What you are asked to do — Output a verbatim copy of the data, cut off after the line that contains "tethered rubber stopper.".

####################

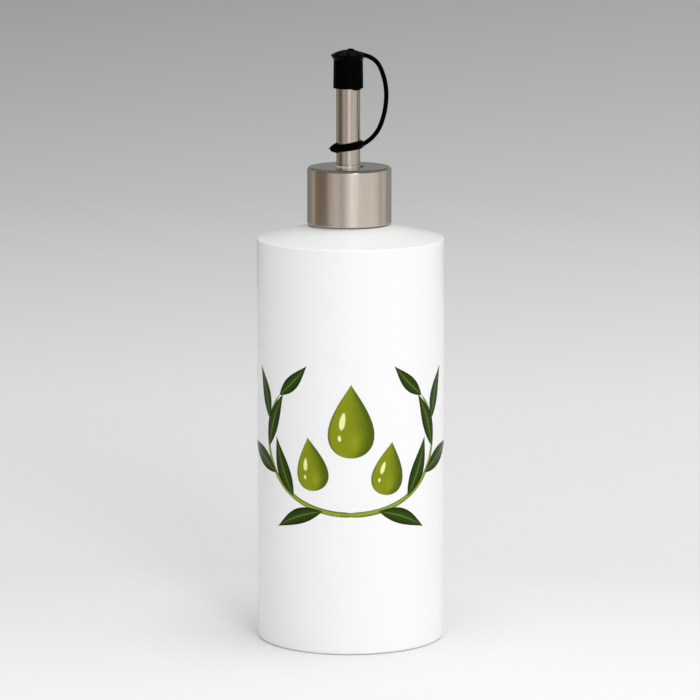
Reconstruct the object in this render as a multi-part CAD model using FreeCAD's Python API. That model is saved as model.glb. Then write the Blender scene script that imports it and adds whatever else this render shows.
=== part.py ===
"""Oil dispenser: a glazed ceramic bottle with a steel pourer and a tethered rubber stopper.

Four pieces, in millimetres. The bottle stands on Z = 0 with its axis on Z, and its front faces -Y.
The collar seats on a ledge at the top of the bottle's shoulder and slides over the neck. It clamps
the spout's flange against the neck's top. Collar and spout sit a little off the bottle's axis, as
fitted by hand, so a crescent of gap is left beside the spout. The stopper is one moulding: a cap
over the spout's tip, a brim with a fluted dome, a strap that loops down on the +X side and a ring
round the spout.
"""
import FreeCAD, Part

import math
import os

from FreeCAD import Vector

# Bottle
body_diameter = 70.0
rim_height = 151.3          # from the table to the sharp edge of the shoulder
shoulder_rise = 4.8         # from that edge up to the step round the neck
seat_step = 0.25            # from there up to the collar's seat
rim_round = 0.5
heel_round = 0.9            # outer edge of the foot
foot_ring_width = 4.0
foot_recess_depth = 2.0
foot_recess_slope = 1.6     # how far the recess's side leans inwards
seat_inset = 0.15           # from the collar's edge, at its nearest, in to the step
neck_clearance = 0.6       # between the neck and the collar's bore, on the radius
neck_chamfer = 0.8

# Collar
collar_diameter = 31.4
collar_height = 21.7
collar_offset = -0.45       # along X, off the bottle's axis
collar_wall = 1.5
collar_top_thickness = 1.2
collar_top_round = 1.3
collar_foot_round = 0.9
collar_inner_round = 0.6
spout_hole_gap = 0.9        # round the spout, on the radius
spout_hole_chamfer = 0.2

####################

Solution to the exercise —
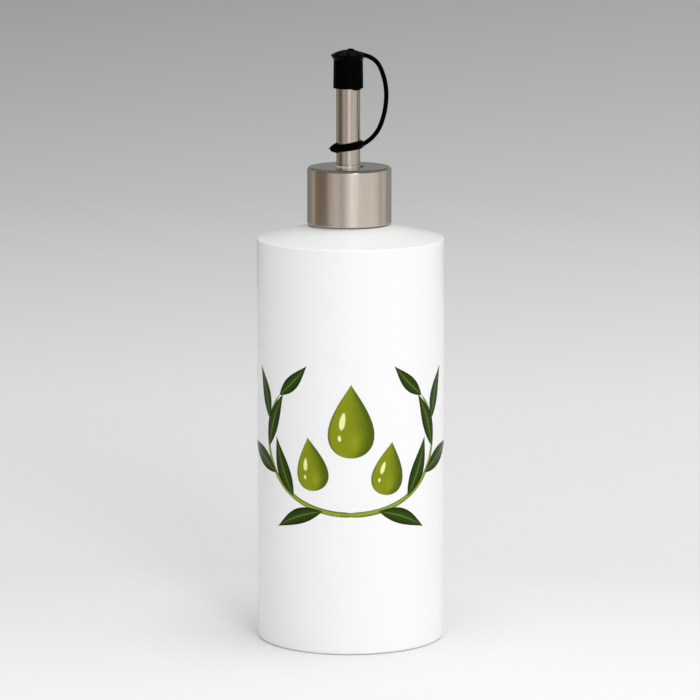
Reconstruct the object in this render as a multi-part CAD model using FreeCAD's Python API. That model is saved as model.glb. Then write the Blender scene script that imports it and adds whatever else this render shows.
=== part.py ===
"""Oil dispenser: a glazed ceramic bottle with a steel pourer and a tethered rubber stopper.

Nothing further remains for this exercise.